В порту Игарки лес грузили в трюмы огромных пароходов, приходивших в русло великой сибирской реки из Франции, Англии, Германии. Обидно было, нашим сибирским лесом отстраивали западно-европейские дворцы, а сами жили в бараках.

...Отец стал руководителем созданной в Никулино артели "Новый путь", это была его последняя должность – в тридцать девятом отца не стало. Не довелось всеми уважаемому Вениамину Егоровичу дожить до освобождения. С освобождением вообще какая-то ерунда приключилась. Как-то на стену в бараке повесили Постановление ЦИК СССР, где было написано, что раскулаченные крестьяне высланы в места поселений на пять лет. Однако официальное освобождение пришло только в сорок седьмом. Но сначала была война.

К тому времени Толька уже закончил школу – несмотря на свое унизительное положение, родители старались дать детям образование. Впоследствии все "вышли в люди".

Они и фронт прошли с честью. Многие совершили подвиги, многие погибли. Домой Анатолий вернулся с боевыми наградами за взятие Белгорода, за форсирование Днепра, за Будапешт. Два ордена Красной Звезды, орден Отечественной войны, медали напоминают о былых сражениях.

Вернувшись на енисейские берега, он стал уже Анатолием Вениаминовичем – начал учительствовать в местной школе. А затем судьба забросила в Краснодар. Немало рассказал про свою жизнь ученикам Анатолий Вениаминович за полвека педагогической деятельности.

В год пятидесятилетия Победы решил проехать он по родным местам. Годы берут свое, кто знает, может, это последнее свидание с суровым сибирским краем, оставившим неизгладимый след в его жизни. На месте постройки первых бараков в Никулино увидел скромный памятник жертвам политических репрессий – родные, друзья, земляки, живущие в Сибири, поставили...

Шестьдесят четыре года, целая вечность. Дом, конечно, уже не тот, не видно амбара, появилась новая изгородь, но родной он, комогорцевский, и как здорово, что он достоял, сохранился. Завтра надо обязательно встретиться с учениками местной школы и рассказать им обо всем, пацанам наверняка будет интересно.

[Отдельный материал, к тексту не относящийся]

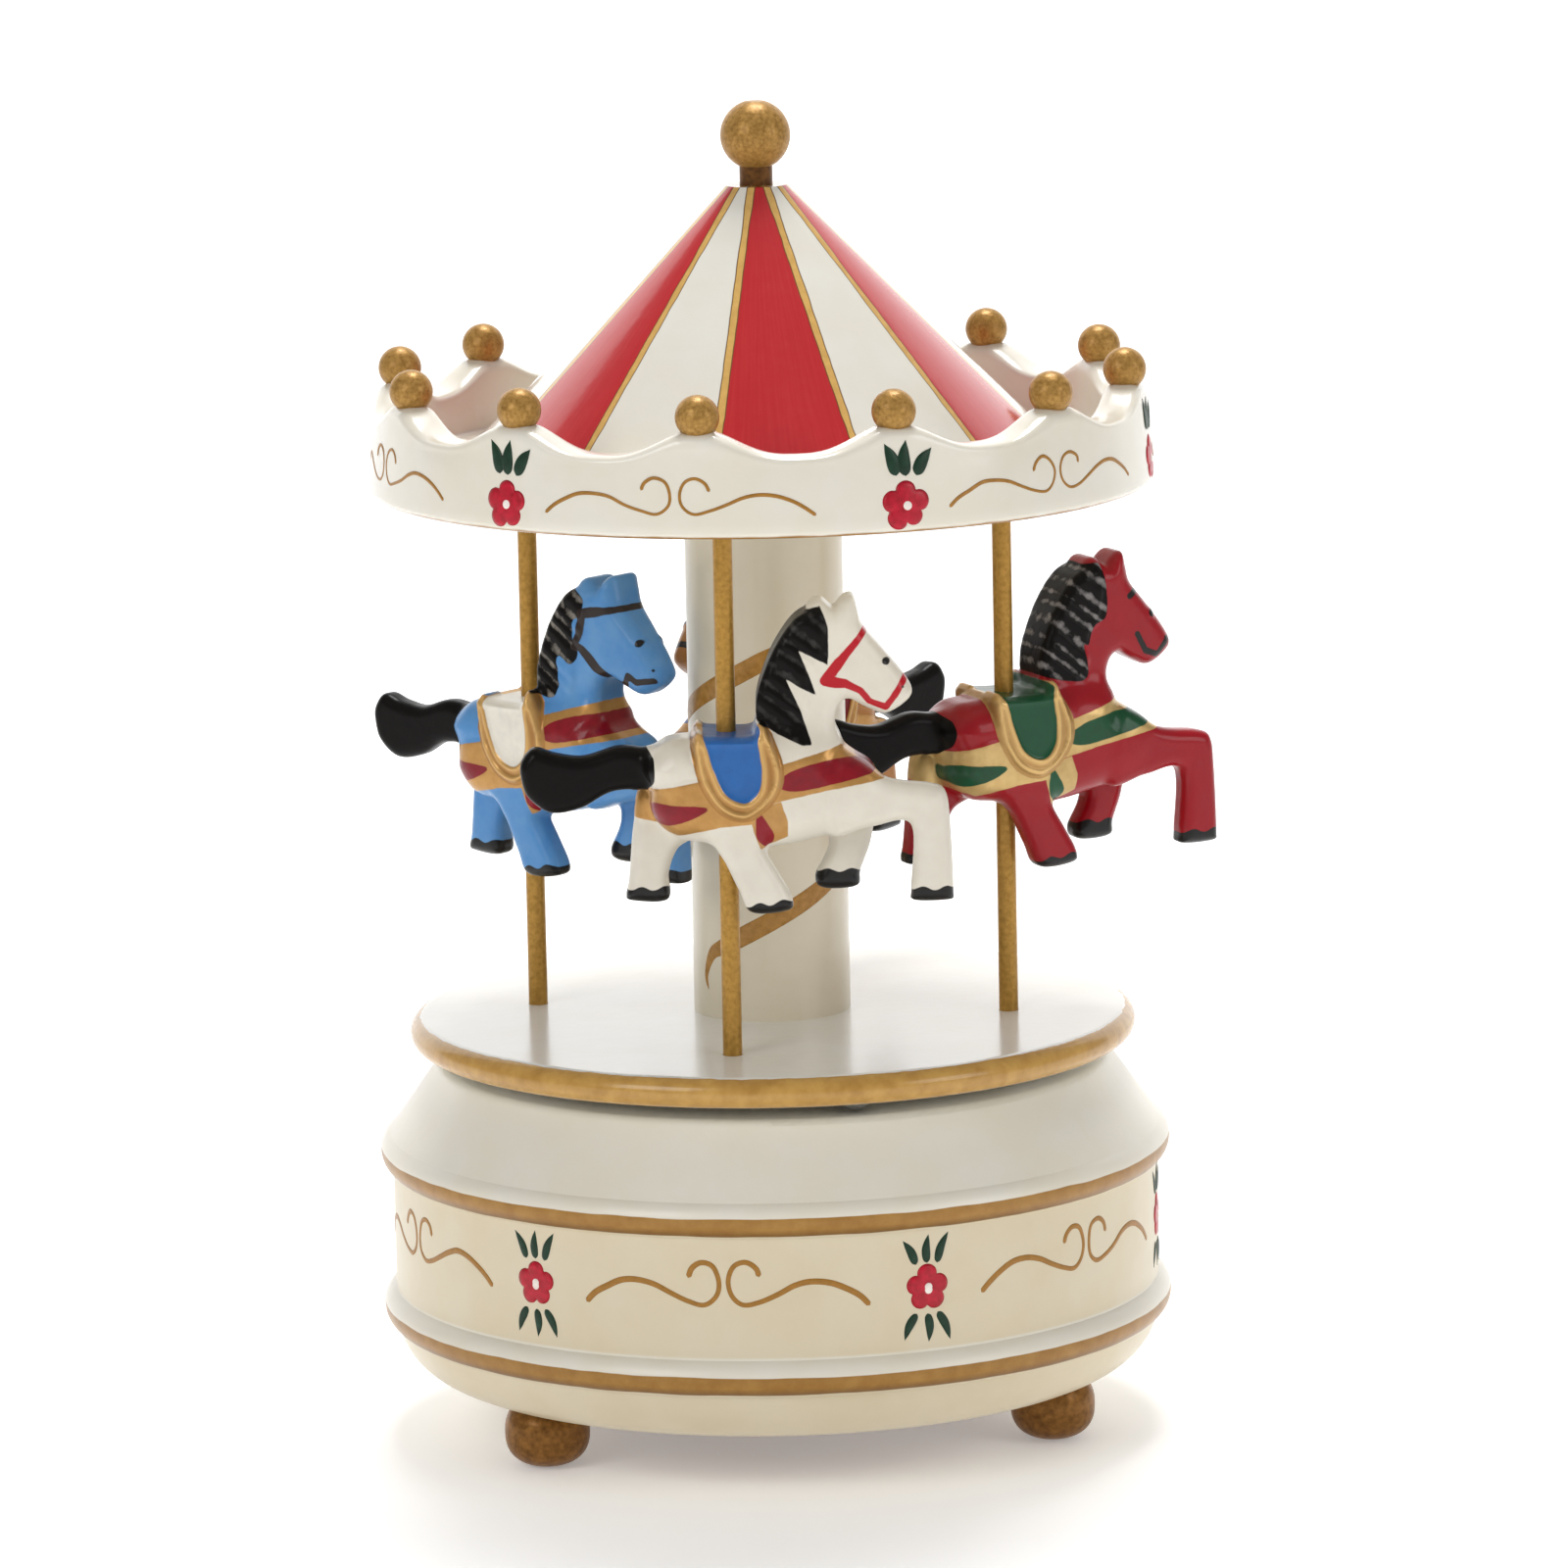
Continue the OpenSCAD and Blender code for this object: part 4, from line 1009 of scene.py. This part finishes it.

А спустя несколько дней, когда Анатолий Вениаминович Комогорцев отправлялся в обратный путь, мы стояли с ним на тихой нерчинской улочке, он говорил, что через пару лет собирается вновь посетить родные места. И, глядя на седовласого ветерана, я понял – он обязательно приедет. Приедет, потому что наш суро¬вый сибирский край обладает той властной притягательной силой, которую не способны побороть никакие выверты судьбы.